# The Mind of a Helmet Camera Cyclist



## magnatom (4 Aug 2008)

I am a borg on a bike (BOB). So how did I become a BOB.

It all started with the birth of my first son 3 years ago.

My wife and I had always had one car between the two of us. That worked fine for us, and my wife would often drop me off at work on the way to her work. However, with the impending birth of our son I realised that my wife would be off on maternity leave for a considerable length of time and would probably benefit from the use of the car. So my options were; buy a second car (too expensive), take public transport (very, very inconvenient), or get a bike.

My commute was five miles each way, so after investigating online (on the old C+ forum) I decided that cycling was by far the best option and would allow me to get some exercise in as well. So a Ridgeback Cyclone was purchased, and following my paternity leave I bit the bullet and cycled. Scary at first, but after I settled in I realised how brilliant it was. Of course the beautiful weather at the time (28C) helped!

My cycling technique at the time was far from perfect. I will admit that I used the occasional footpath in those days, but I soon learned the err in my ways. However, as time passed I realised was that I was having incidents on a reasonably regular basis which I felt were dangerous, i.e, vehicles passing too close, cutting me up, pulling out in front of me etc. So after reading some discussion on C+ where a couple of users were talking about using helmet cameras, I decided when I had the money, I would take the plunge. Before I did though I decided to have a go with my mobile phone strapped to my bag strap (Nokia N70). So on the 29th June 2006 my youtube broadcasting days began with a video of me cycling through the Clyde Tunnel I used this phone on the odd occasion when it wasn’t raining!

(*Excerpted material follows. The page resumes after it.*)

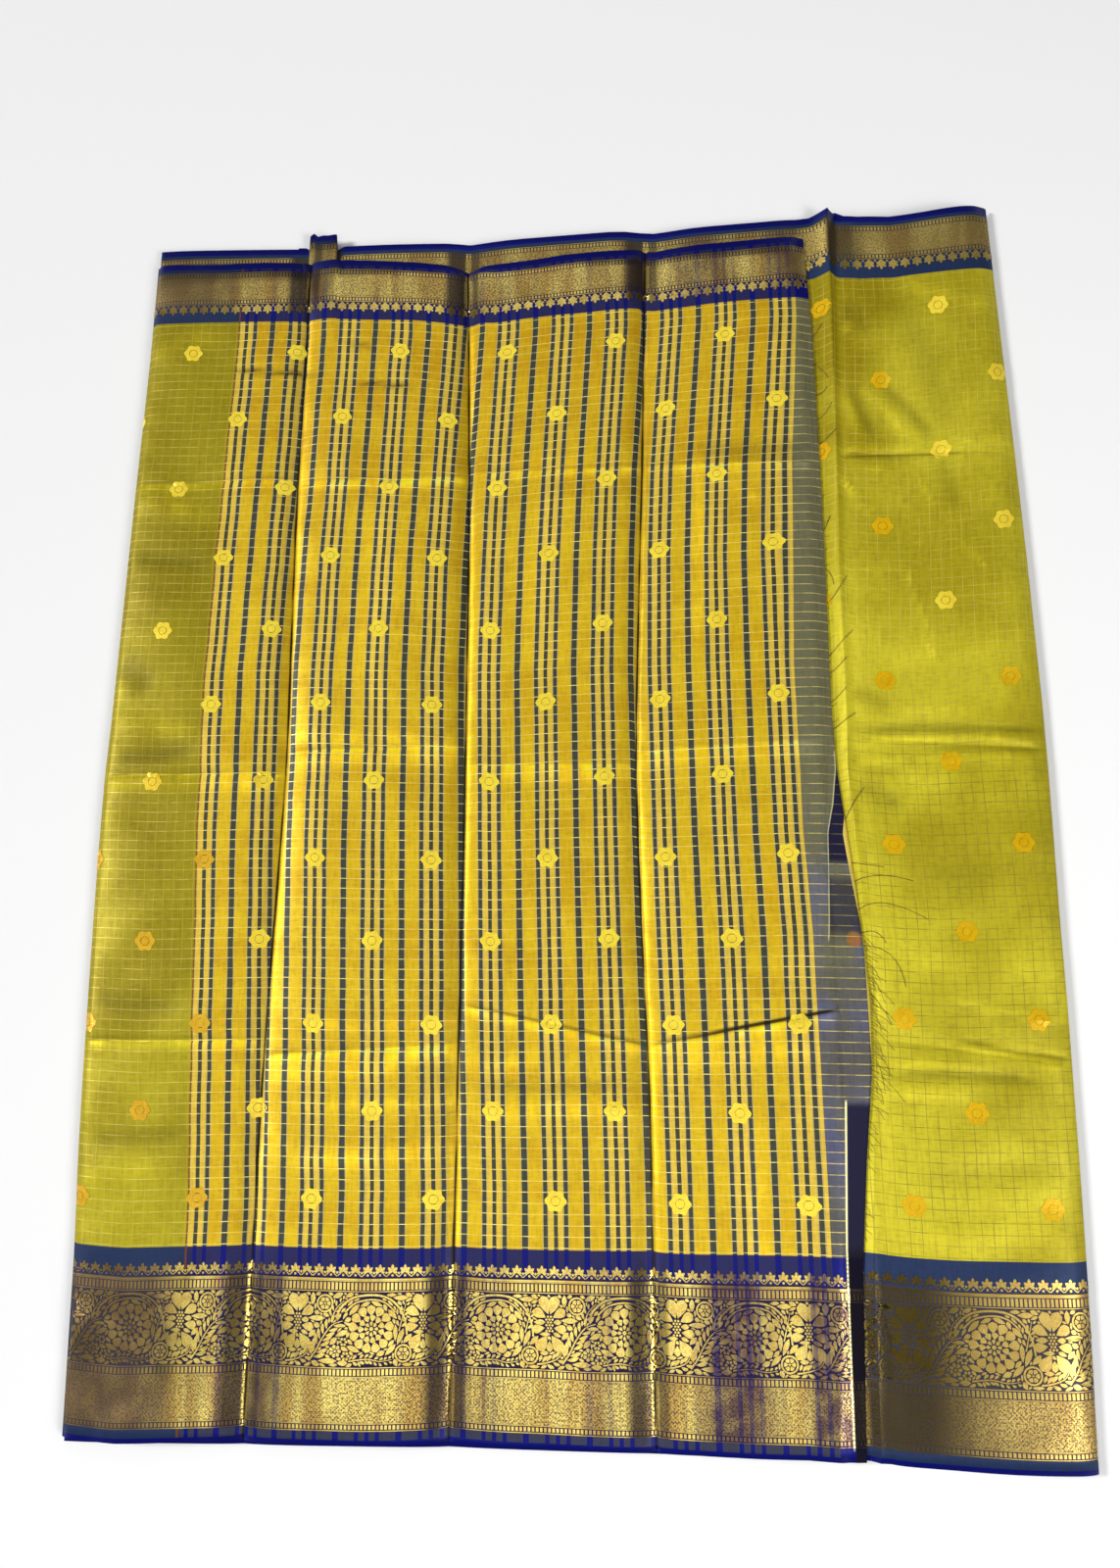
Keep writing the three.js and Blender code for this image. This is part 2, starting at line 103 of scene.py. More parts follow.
panelEnd = dict(zip(flatX, list(flatX)[1:]))  # each panel is named for the line at its left
panelRise = {"left": 1.8, "first": 2.6, "second": 2.4, "third": 3.0, "fourth": 0, "raw": 0, "ridge": 2.4}

# folds that cross the cloth: their place at the two sides of each panel; a dip under 0 stands up instead
crossFolds = [dict(zip(("flatY", "panel", "yLeft", "yRight", "dip", "reach"), row)) for row in [
    (303, "left", 304, 304, 1.6, 18),
    (303, "first", 300, 299, 1.8, 18),
    (303, "second", 303, 304, 1.2, 16),
    (303, "third", 304, 302, 1.8, 22),
    (303, "ridge", 309, 305, 2.0, 20),
    (18, "left", 4, 3, 1.2, 18),
    (18, "first", 24, 26, 2.0, 18),
    (18, "second", 8, 6, 1.4, 18),
    (18, "third", 18, 26, 1.6, 16),
    (18, "ridge", 28, 14, 2.0, 18),
    (-245, "left", -243, -243, 1.2, 20),
    (-245, "first", -256, -246, 1.4, 26),
    (-245, "second", -212, -248, -1.5, 9),
    (-245, "third", -248, -217, -1.5, 9),
    (-245, "ridge", -240, -262, 1.8, 22),
]]
ridgeForm = table("y height leftFoot rightFoot", [
    (580, 11, 17, 9), (500, 8, 15, 8), (400, 6, 13, 7), (200, 4.6, 12, 7), (0, 4.2, 9, 7),
    (-100, 2.4, 8, 7), (-180, 1.2, 7, 7), (-290, 1.2, 7, 7), (-350, 3.2, 7, 7), (-440, 5.5, 8, 8),
    (-580, 5.0, 9, 9),
])
flapEnd = table("y slack", [
    (580, 0.5), (30, 0.5), (0, 0.3), (-90, 0.4), (-165, 1.3), (-290, 1.3), (-330, 0.5), (-580, 0.5),
])

# the far and near edges of the top stretch, the one below and the hidden layers: y by x
farTop = table("x y", [
    (-430, 556), (-350, 551), (-272, 550), (-240, 549), (-200, 545), (-150, 540.5), (-120, 537), (-92, 529),
    (-80, 534), (-50, 536.5), (0, 541), (50, 544), (80, 546), (96, 541), (243, 550), (262, 551),
])
nearTop = table("x y", [
    (-430, -573), (-380, -575), (-340, -573), (-270, -570.5), (-170, -570), (-92, -567), (-50, -568),
    (80, -570), (200, -571), (245, -574),
])
farBelow = table("x y", [
    (-430, 577), (-300, 571), (-266.8, 570), (-265.8, 585), (-262, 588), (-257, 583), (-251, 584),
    (-245, 583), (-238, 584), (-236.4, 583), (-235.4, 566), (-229, 570), (-180, 569), (-120, 567), (-92, 565),
    (-50, 568), (60, 571), (98, 566), (140, 570), (200, 572), (250, 575), (270, 578), (281, 571), (300, 567),
    (330, 565), (390, 571), (429, 575),
])
nearBelow = table("x y", [(-430, -577), (-90, -572), (250, -573), (340, -576), (429, -578)])
farStack = table("x y", [
    (-430, 572), (-286, 567), (-278, 574), (-268, 573), (-262, 566), (-90, 561), (80, 566), (262, 570),
    (270, 581), (278, 583), (290, 577), (298, 562), (429, 570),
])
nearStack = table("x y", [(-430, -571), (-90, -568), (80, -567), (429, -572)])

cloth = {
    "foldReach": 17,  # how far a pressed fold's dip reaches
    "puff": 2.2,  # how far the cloth stands off the one below between its pressed folds
    "lip": 0.9,  # the lit edge just right of a pressed fold
    "floorBelow": 5.0,  # underside of the stretch below
    "wallBelow": 1.2,
    "gap": 0.3,
    "belowShare": 0.4,  # of each panel's rise is the stretch below's own
    "endKept": 0.55,  # of the last panel's rise at its fold
    "thickness": 0.9,  # the cloth's own wall, with its nap
    "underEvery": 6,  # the hidden underside has every sixth row
    "width": 1150,  # of the cloth, selvedge to selvedge
}
pleat = {"left": -265.8, "right": -236.4, "start": 430, "full": 520, "height": 2.2, "edge": 1.0, "room": 4}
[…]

It wasn’t until January 2007 that I bought my first proper helmet camera the ATC-2000. It could be described as many things, but small isn’t one of them. So I plonked it on the left side of my helmet and once my neck muscles recovered, and I learned to point it in the right direction, I started filming. It wasn’t long until it showed its worth. The bus driver in this clip decided to start overtaking me, despite the lack of room. A quick glance over at him, a quick tap of the helmet camera, and amazingly he backed off!. Result!!From that moment on I was fully assimilated into the BOB......


----------